The revenue growth indicates Vital Farms is overcoming ERP-related headwinds, supporting the base case for normalized retailer ordering and potential 2026 guidance meet. However, margin decline highlights persistent cost challenges that could jeopardize EBITDA targets as fixed costs rise with expansion into new facilities. Without explicit confirmation of material weakness remediation, governance risks linger, perpetuating a valuation discount and threatening capital access if unresolved. The FY2025 10-K will be pivotal in assessing control improvements and 2026 outlook credibility, which are necessary for a thesis upgrade.

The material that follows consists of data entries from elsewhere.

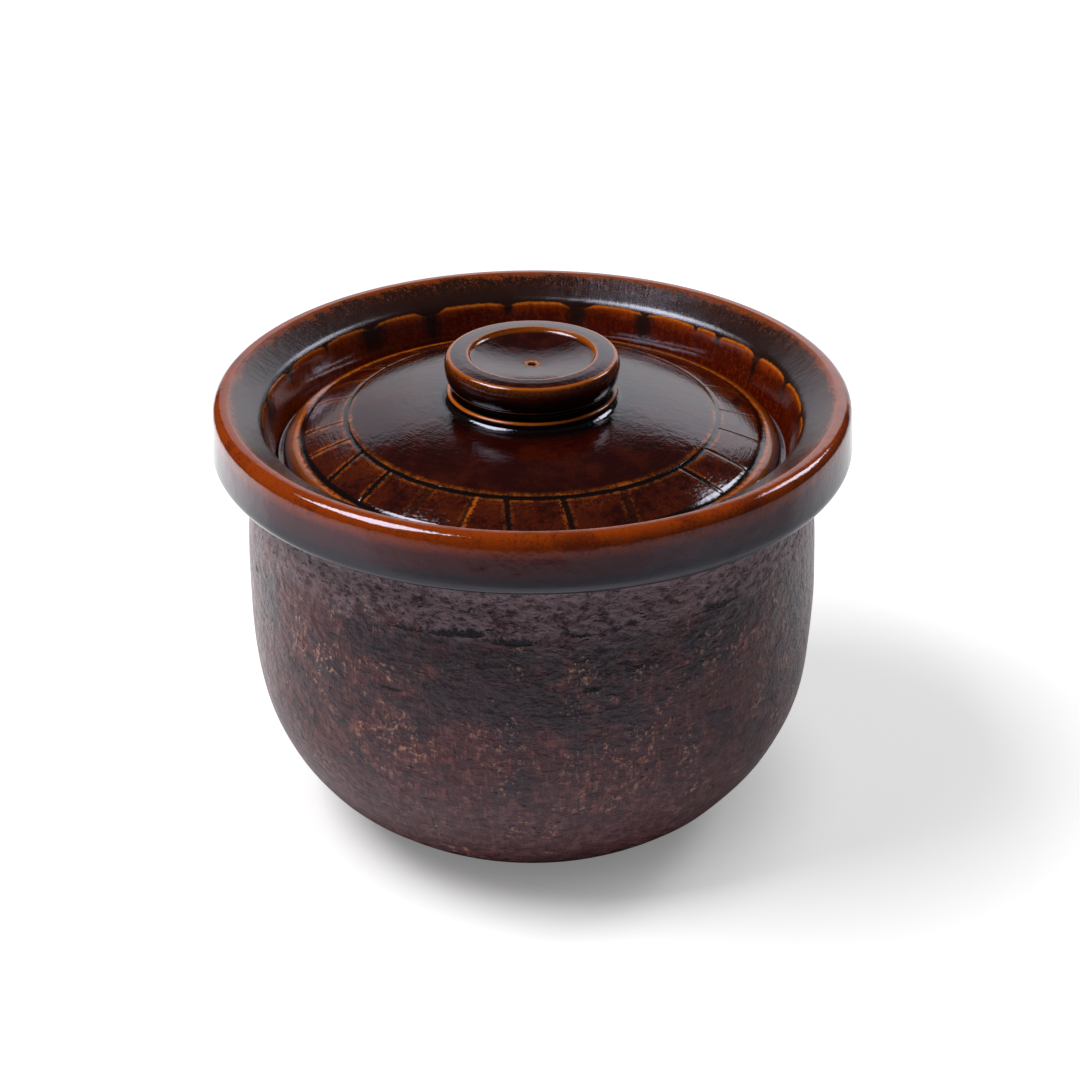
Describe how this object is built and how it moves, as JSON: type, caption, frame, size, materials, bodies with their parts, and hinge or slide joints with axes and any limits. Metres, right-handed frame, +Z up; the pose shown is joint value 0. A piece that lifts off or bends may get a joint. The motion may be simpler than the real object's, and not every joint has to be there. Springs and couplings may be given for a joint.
{
  "type": "clay rice pot",
  "caption": "Round stoneware rice pot with a heavy rolled collar, a deep well and a loose domed lid with a disc knob that sits inside the collar.",
  "frame": {"origin": "centre of the flat foot, on the surface the pot stands on", "axes": "+Z up along the axis the pot and its lid are turned on; the pictured front faces -Y"},
  "size_m": [0.2134, 0.2134, 0.1644],
  "materials": {
    "bowl_clay": "rough satin stoneware, mottled purple brown",
    "collar_glaze": "gloss amber brown glaze over dark iron brushwork",
    "lid_glaze": "gloss dark red brown glaze, amber where it thins on edges",
    "knob_glaze": "gloss dark brown glaze, amber where it thins on edges"
  },
  "bodies": {
    "pot": {"pot_bowl": "bowl_clay", "pot_collar": "collar_glaze"},
    "lid": {"lid_plate": "lid_glaze", "lid_knob": "knob_glaze"}
  },
  "joints": [
    {"name": "lid_lift", "type": "slide", "parent": "pot", "child": "lid", "axis": [0, 0, 1], "range_m": [0, 0.1]}
  ]
}
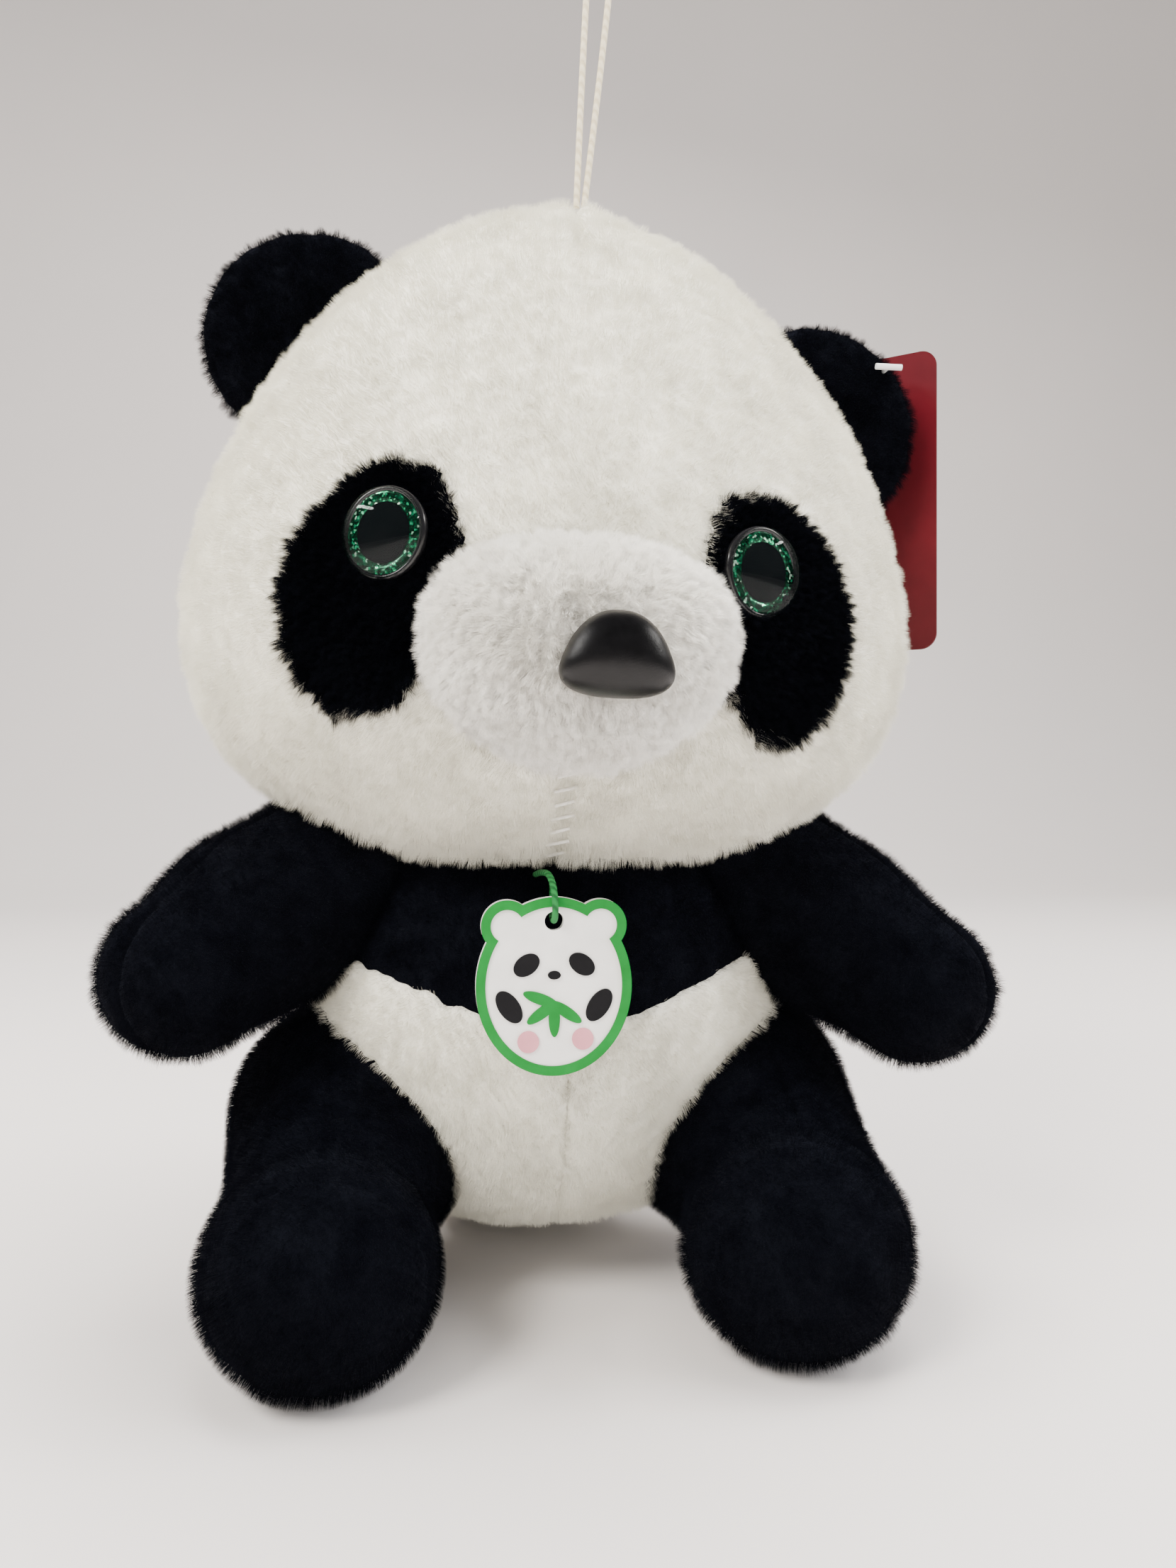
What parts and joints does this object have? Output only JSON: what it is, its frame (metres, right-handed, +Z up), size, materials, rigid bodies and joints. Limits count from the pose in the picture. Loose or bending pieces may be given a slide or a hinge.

Until then, investors should stick to a 'WAIT' stance, as positive top-line trends alone cannot offset the structural overhangs from financial reporting and execution uncertainties.

Thesis delta

The Q4 results reinforce the existing thesis that hinges on material weakness remediation and 2026 guidance validation, without introducing a fundamental shift. Revenue strength aligns with recovery expectations, but the unchanged governance risk and margin pressure keep the 'WAIT' rating intact until the FY2025 10-K provides concrete evidence of control fixes and operational stability.